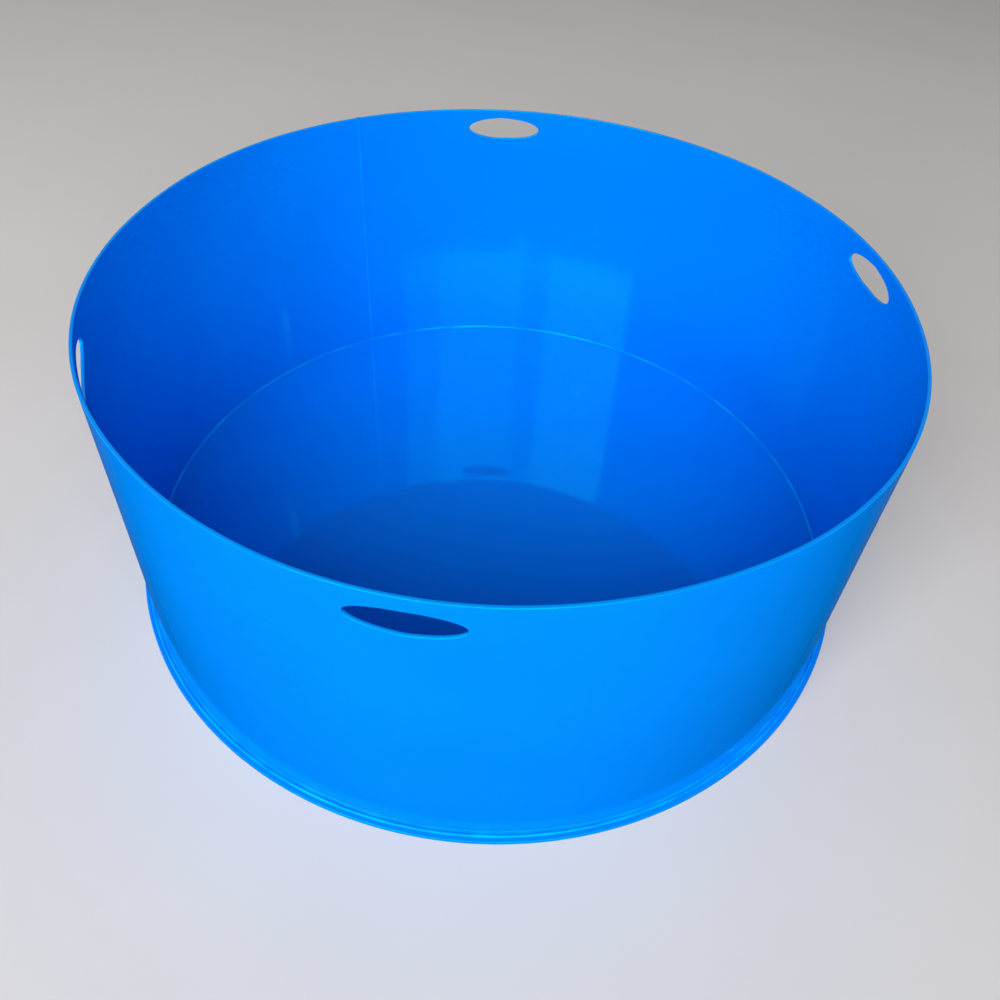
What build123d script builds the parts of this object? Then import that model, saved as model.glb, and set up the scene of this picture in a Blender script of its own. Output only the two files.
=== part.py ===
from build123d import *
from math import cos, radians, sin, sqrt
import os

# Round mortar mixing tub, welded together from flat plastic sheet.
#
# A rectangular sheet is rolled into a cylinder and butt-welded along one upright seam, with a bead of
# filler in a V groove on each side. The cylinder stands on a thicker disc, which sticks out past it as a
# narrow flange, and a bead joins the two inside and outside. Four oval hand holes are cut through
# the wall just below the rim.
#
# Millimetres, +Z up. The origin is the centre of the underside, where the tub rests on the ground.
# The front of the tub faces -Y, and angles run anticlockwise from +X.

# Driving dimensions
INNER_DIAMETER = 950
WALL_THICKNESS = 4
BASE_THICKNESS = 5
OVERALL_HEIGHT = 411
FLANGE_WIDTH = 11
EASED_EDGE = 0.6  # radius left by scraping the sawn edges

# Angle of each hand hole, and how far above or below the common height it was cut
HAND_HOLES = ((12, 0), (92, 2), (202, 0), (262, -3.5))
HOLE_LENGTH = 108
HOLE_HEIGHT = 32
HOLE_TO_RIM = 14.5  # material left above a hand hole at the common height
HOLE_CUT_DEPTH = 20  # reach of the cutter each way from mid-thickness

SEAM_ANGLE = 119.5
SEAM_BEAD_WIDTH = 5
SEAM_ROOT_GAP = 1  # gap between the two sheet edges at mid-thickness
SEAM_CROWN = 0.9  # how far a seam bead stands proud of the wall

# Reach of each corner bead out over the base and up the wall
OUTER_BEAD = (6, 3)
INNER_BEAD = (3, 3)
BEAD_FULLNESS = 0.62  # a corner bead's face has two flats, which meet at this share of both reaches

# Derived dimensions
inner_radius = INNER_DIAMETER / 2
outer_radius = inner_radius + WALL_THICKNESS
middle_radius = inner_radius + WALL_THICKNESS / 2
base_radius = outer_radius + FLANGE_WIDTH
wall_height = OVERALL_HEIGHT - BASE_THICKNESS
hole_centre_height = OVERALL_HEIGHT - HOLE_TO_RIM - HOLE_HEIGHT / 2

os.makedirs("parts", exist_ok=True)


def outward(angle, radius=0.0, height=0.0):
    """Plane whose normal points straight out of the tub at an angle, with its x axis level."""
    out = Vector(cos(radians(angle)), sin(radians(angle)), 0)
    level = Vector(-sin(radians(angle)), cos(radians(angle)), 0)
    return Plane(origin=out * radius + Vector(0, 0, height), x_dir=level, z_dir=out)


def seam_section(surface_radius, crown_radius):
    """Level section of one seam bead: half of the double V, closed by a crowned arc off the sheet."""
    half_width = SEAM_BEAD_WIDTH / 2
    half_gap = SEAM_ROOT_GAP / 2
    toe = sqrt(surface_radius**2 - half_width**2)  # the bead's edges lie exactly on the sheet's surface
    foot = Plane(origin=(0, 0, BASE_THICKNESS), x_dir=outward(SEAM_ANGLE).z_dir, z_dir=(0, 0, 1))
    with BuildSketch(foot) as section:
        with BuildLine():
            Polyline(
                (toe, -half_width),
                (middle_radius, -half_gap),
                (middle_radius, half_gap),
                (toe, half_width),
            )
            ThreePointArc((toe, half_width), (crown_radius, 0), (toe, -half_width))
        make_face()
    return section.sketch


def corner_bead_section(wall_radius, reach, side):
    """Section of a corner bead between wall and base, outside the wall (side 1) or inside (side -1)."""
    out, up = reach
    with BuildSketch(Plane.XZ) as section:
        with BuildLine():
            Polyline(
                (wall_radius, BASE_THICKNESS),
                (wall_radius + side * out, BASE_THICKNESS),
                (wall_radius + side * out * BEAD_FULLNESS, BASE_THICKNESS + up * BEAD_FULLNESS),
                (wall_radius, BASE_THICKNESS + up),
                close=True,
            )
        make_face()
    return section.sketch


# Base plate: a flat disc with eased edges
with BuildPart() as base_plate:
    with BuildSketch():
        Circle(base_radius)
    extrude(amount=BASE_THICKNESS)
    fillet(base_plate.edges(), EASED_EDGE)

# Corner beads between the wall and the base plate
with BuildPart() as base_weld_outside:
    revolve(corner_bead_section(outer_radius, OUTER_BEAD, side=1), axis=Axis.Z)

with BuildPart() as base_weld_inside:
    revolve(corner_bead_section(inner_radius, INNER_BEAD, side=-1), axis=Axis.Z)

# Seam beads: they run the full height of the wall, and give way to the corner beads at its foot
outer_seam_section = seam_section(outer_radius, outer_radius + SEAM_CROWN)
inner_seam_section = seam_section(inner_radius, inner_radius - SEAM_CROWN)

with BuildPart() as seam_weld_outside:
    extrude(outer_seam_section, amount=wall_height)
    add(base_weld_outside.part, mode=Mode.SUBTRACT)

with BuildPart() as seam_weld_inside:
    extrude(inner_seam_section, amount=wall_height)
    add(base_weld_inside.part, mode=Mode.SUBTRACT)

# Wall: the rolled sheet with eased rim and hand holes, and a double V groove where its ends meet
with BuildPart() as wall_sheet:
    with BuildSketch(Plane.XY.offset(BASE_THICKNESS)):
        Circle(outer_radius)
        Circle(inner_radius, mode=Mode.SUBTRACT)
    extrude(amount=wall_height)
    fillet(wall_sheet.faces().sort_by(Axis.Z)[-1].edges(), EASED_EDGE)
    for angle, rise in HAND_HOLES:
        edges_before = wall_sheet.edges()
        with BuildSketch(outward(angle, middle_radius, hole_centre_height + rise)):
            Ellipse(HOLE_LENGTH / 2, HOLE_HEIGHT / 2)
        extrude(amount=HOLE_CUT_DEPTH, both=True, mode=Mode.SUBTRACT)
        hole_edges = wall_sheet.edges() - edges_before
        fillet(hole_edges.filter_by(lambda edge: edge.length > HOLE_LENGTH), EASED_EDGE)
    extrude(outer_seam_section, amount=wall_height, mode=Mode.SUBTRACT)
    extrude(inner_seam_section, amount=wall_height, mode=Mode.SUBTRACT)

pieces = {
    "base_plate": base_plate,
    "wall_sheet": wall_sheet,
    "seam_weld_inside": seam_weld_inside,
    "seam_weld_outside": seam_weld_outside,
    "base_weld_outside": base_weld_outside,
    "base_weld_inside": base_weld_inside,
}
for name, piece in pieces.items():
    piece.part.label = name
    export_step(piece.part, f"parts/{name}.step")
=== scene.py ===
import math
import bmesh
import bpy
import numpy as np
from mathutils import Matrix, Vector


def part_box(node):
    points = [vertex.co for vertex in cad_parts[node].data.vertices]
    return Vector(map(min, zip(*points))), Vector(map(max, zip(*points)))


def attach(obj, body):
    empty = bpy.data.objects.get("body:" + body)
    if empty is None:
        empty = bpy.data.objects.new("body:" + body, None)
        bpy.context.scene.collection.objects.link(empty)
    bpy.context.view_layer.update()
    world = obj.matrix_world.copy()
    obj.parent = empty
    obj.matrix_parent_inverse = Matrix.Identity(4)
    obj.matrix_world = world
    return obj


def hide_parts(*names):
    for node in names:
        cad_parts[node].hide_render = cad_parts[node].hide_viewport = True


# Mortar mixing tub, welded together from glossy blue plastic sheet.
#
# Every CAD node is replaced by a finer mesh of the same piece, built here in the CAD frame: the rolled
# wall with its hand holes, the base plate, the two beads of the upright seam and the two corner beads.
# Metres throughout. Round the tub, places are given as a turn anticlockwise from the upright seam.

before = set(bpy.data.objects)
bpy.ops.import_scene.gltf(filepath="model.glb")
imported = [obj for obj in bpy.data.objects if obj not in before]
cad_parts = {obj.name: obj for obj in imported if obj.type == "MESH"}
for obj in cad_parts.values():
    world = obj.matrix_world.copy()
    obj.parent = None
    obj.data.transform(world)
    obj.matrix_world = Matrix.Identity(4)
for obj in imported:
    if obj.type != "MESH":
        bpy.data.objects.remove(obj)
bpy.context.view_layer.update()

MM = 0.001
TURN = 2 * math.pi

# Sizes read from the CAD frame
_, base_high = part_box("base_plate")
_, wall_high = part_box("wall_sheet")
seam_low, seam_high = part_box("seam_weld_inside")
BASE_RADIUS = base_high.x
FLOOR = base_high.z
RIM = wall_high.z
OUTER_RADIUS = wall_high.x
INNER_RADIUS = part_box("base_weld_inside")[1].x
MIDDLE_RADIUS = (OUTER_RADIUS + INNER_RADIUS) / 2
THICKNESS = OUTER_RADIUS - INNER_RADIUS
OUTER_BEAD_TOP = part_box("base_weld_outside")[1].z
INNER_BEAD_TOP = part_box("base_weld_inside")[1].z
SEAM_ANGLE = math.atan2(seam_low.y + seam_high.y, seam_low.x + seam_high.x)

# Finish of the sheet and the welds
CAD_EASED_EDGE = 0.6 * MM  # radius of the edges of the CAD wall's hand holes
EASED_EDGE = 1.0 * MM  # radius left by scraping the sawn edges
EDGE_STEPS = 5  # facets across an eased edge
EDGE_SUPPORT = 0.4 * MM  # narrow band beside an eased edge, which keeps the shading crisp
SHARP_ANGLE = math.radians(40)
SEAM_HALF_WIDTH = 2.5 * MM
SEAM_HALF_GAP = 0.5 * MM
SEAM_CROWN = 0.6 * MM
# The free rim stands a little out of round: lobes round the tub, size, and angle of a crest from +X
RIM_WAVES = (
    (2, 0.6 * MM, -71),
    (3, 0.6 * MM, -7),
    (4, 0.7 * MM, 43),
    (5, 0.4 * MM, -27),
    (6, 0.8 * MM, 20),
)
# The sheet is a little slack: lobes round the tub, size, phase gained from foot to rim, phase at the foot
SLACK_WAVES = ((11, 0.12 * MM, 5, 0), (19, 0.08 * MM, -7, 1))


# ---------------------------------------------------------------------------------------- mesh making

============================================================

## What needs to be done
Can you repeat, word for word, every line above from the one containing "# Wall: the" down to the one containing "for node in", including both?

## Problem solution
# Wall: the rolled sheet with eased rim and hand holes, and a double V groove where its ends meet
with BuildPart() as wall_sheet:
    with BuildSketch(Plane.XY.offset(BASE_THICKNESS)):
        Circle(outer_radius)
        Circle(inner_radius, mode=Mode.SUBTRACT)
    extrude(amount=wall_height)
    fillet(wall_sheet.faces().sort_by(Axis.Z)[-1].edges(), EASED_EDGE)
    for angle, rise in HAND_HOLES:
        edges_before = wall_sheet.edges()
        with BuildSketch(outward(angle, middle_radius, hole_centre_height + rise)):
            Ellipse(HOLE_LENGTH / 2, HOLE_HEIGHT / 2)
        extrude(amount=HOLE_CUT_DEPTH, both=True, mode=Mode.SUBTRACT)
        hole_edges = wall_sheet.edges() - edges_before
        fillet(hole_edges.filter_by(lambda edge: edge.length > HOLE_LENGTH), EASED_EDGE)
    extrude(outer_seam_section, amount=wall_height, mode=Mode.SUBTRACT)
    extrude(inner_seam_section, amount=wall_height, mode=Mode.SUBTRACT)

pieces = {
    "base_plate": base_plate,
    "wall_sheet": wall_sheet,
    "seam_weld_inside": seam_weld_inside,
    "seam_weld_outside": seam_weld_outside,
    "base_weld_outside": base_weld_outside,
    "base_weld_inside": base_weld_inside,
}
for name, piece in pieces.items():
    piece.part.label = name
    export_step(piece.part, f"parts/{name}.step")
=== scene.py ===
import math
import bmesh
import bpy
import numpy as np
from mathutils import Matrix, Vector


def part_box(node):
    points = [vertex.co for vertex in cad_parts[node].data.vertices]
    return Vector(map(min, zip(*points))), Vector(map(max, zip(*points)))


def attach(obj, body):
    empty = bpy.data.objects.get("body:" + body)
    if empty is None:
        empty = bpy.data.objects.new("body:" + body, None)
        bpy.context.scene.collection.objects.link(empty)
    bpy.context.view_layer.update()
    world = obj.matrix_world.copy()
    obj.parent = empty
    obj.matrix_parent_inverse = Matrix.Identity(4)
    obj.matrix_world = world
    return obj


def hide_parts(*names):
    for node in names:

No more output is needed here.